Disproving the Feasibility of Learned Confidence Calibration Under Binary Supervision: An Information-Theoretic Impossibility

Arjun S. Nair, Kristina P. Sinaga

公開日: 2025/9/17

Abstract

We prove a fundamental impossibility theorem: neural networks cannot simultaneously learn well-calibrated confidence estimates with meaningful diversity when trained using binary correct/incorrect supervision. Through rigorous mathematical analysis and comprehensive empirical evaluation spanning negative reward training, symmetric loss functions, and post-hoc calibration methods, we demonstrate this is an information-theoretic constraint, not a methodological failure. Our experiments reveal universal failure patterns: negative rewards produce extreme underconfidence (ECE greater than 0.8) while destroying confidence diversity (std less than 0.05), symmetric losses fail to escape binary signal averaging, and post-hoc methods achieve calibration (ECE less than 0.02) only by compressing the confidence distribution.
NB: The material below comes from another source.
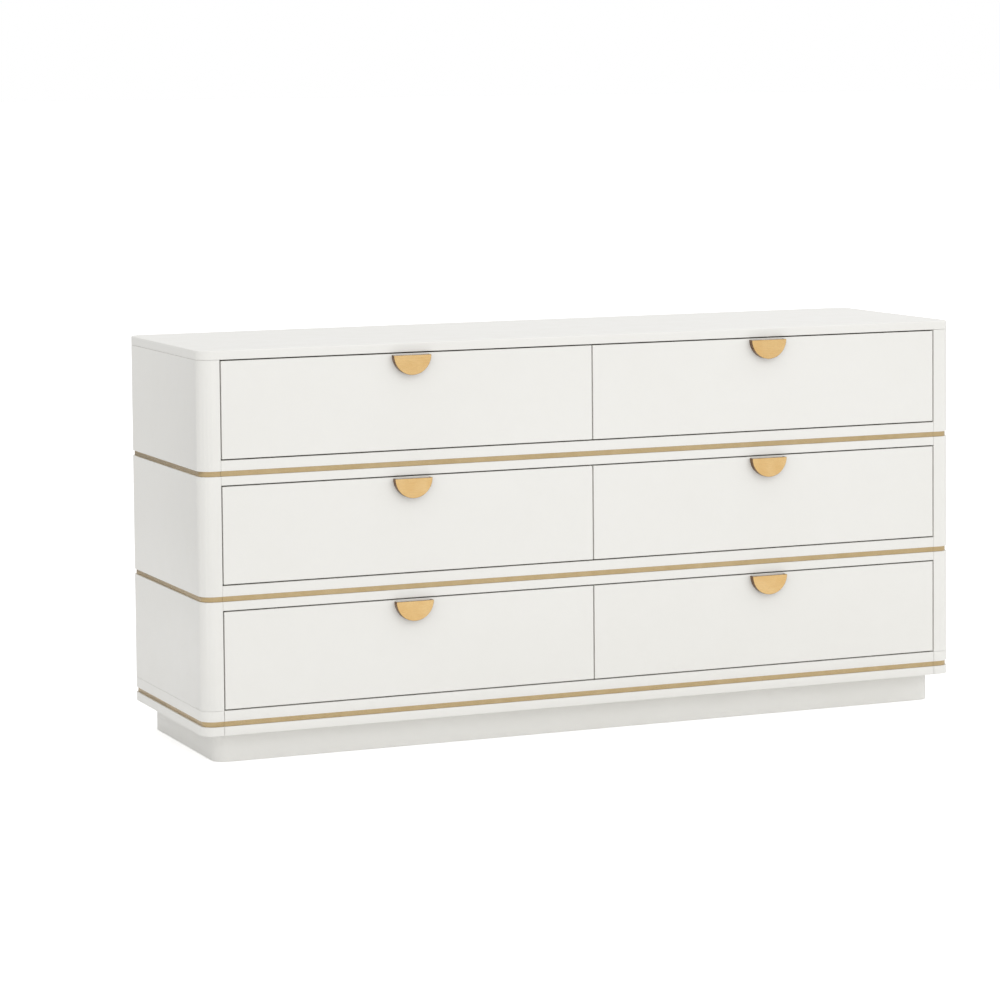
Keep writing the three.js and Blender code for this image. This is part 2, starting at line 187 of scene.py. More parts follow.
def noise(tree, vector, scale, detail=2, roughness=0.5):
    values = {"Vector": vector, "Scale": scale, "Detail": detail, "Roughness": roughness}
    return add(tree, "ShaderNodeTexNoise", values).outputs["Fac"]


def ranged(tree, value, low, high, to_low, to_high):
    """A value between low and high, moved to between to_low and to_high, and held there."""
    values = {0: value, 1: low, 2: high, 3: to_low, 4: to_high}
    return add(tree, "ShaderNodeMapRange", values, clamp=True).outputs[0]


def mixed(tree, factor, first, second):
    """One colour moved towards a second."""
    values = {0: factor, 6: first, 7: second}
    return add(tree, "ShaderNodeMix", values, data_type="RGBA").outputs[2]


def maths(tree, operation, first, second=0.0):
    return add(tree, "ShaderNodeMath", {0: first, 1: second}, operation=operation).outputs[0]


def plus(tree, first, second, weight):
    """The first value plus the second times a weight."""
    return maths(tree, "ADD", first, maths(tree, "MULTIPLY", second, weight))


def bump(tree, height, distance, strength=1.0, normal=None):
    values = {"Height": height, "Distance": distance, "Strength": strength}
    if normal is not None:
        values["Normal"] = normal
    return add(tree, "ShaderNodeBump", values).outputs["Normal"]


def give_out(group, out, color, roughness, normal):
    """Links a finish's three results to its group's output node."""
    for socket, value in (("Color", color), ("Roughness", roughness), ("Normal", normal)):
        group.links.new(value, out.inputs[socket])


# Scales are in patches to a metre, sizes and heights in metres.
FILM_DRIFT_SCALE = 2.3
FILM_CLOUD_SCALE = 21
FILM_RUB_SCALE = 60
FILM_PEEL_SCALE = 420
FILM_NIB_SCALE = 34
FILM_NIB_SIZE = 0.022
FILM_PEEL_DEPTH = 0.00006
FILM_NIB_HEIGHT = 0.00008
FILM_WEAR = 0.55
FILM_WORN_DULL = 0.12

# The look of a sprayed film: a slow drift of tone, faint cloudiness, a nib of dust here and there,
# orange peel, and a thinner, rubbed coat along the edges.
sprayed_film, film_in, film_out = node_group(
    "sprayed_film",
    ("Coat", "Color", LACQUER_WHITE),
    ("Drift", "Color", LACQUER_DRIFT),
    ("Thin", "Color", LACQUER_THIN),
    ("Gloss Low", "Float", 0.30),
    ("Gloss High", "Float", 0.40),
)
film_place = add(sprayed_film, "ShaderNodeTexCoord").outputs["Object"]
film_slow = noise(sprayed_film, film_place, FILM_DRIFT_SCALE, 3)
film_cloud = noise(sprayed_film, film_place, FILM_CLOUD_SCALE, 4, 0.6)
film_tone = ranged(sprayed_film, plus(sprayed_film, film_slow, film_cloud, 0.5), 0.55, 0.95, 0, 1)
film_color = mixed(sprayed_film, film_tone, film_in.outputs["Coat"], film_in.outputs["Drift"])
film_edge = add(sprayed_film, "ShaderNodeAttribute", attribute_name="edge").outputs["Fac"]
film_rub = noise(sprayed_film, film_place, FILM_RUB_SCALE, 4, 0.65)
film_worn = maths(
    sprayed_film, "MULTIPLY", film_edge, ranged(sprayed_film, film_rub, 0.46, 0.66, 0.1, 1)
)
film_color = mixed(
    sprayed_film, maths(sprayed_film, "MULTIPLY", film_worn, FILM_WEAR), film_color,
    film_in.outputs["Thin"],
)
film_gloss = ranged(
    sprayed_film, film_cloud, 0.3, 0.7, film_in.outputs["Gloss Low"], film_in.outputs["Gloss High"]
)
film_gloss = plus(sprayed_film, film_gloss, film_worn, FILM_WORN_DULL)
film_peel = noise(sprayed_film, film_place, FILM_PEEL_SCALE, 2, 0.4)
film_nibs = add(
    sprayed_film, "ShaderNodeTexVoronoi", {"Vector": film_place, "Scale": FILM_NIB_SCALE}
).outputs["Distance"]
film_nibs = ranged(sprayed_film, film_nibs, 0, FILM_NIB_SIZE, 1, 0)
film_normal = bump(sprayed_film, film_peel, FILM_PEEL_DEPTH, 0.35)
film_normal = bump(sprayed_film, film_nibs, FILM_NIB_HEIGHT, 0.25, film_normal)
give_out(sprayed_film, film_out, film_color, film_gloss, film_normal)


def new_material(name):
    """A material, its tree and its Principled BSDF."""
    material = bpy.data.materials.new(name)
    material.use_nodes = True
    return material, material.node_tree, material.node_tree.nodes["Principled BSDF"]


def place_group(tree, group, values=()):
    """A group's node in a material's tree, with its own values on the group's sockets."""
    node = add(tree, "ShaderNodeGroup", node_tree=group)
    for key, value in dict(values).items():
        node.inputs[key].default_value = value
    return node


def link_finish(tree, source, shader):
    """Links a finish group's results to a Principled BSDF."""
    tree.links.new(source.outputs["Color"], shader.inputs["Base Color"])
    for socket in ("Roughness", "Normal"):
        tree.links.new(source.outputs[socket], shader.inputs[socket])


lacquer, lacquer_tree, lacquer_shader = new_material("white_satin_lacquer")
lacquer_shader.inputs["IOR"].default_value = LACQUER_IOR
link_finish(lacquer_tree, place_group(lacquer_tree, sprayed_film), lacquer_shader)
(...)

We formalize this as an underspecified mapping problem where binary signals cannot distinguish between different confidence levels for correct predictions: a 60 percent confident correct answer receives identical supervision to a 90 percent confident one. Crucially, our real-world validation shows 100 percent failure rate for all training methods across MNIST, Fashion-MNIST, and CIFAR-10, while post-hoc calibration's 33 percent success rate paradoxically confirms our theorem by achieving calibration through transformation rather than learning. This impossibility directly explains neural network hallucinations and establishes why post-hoc calibration is mathematically necessary, not merely convenient. We propose novel supervision paradigms using ensemble disagreement and adaptive multi-agent learning that could overcome these fundamental limitations without requiring human confidence annotations.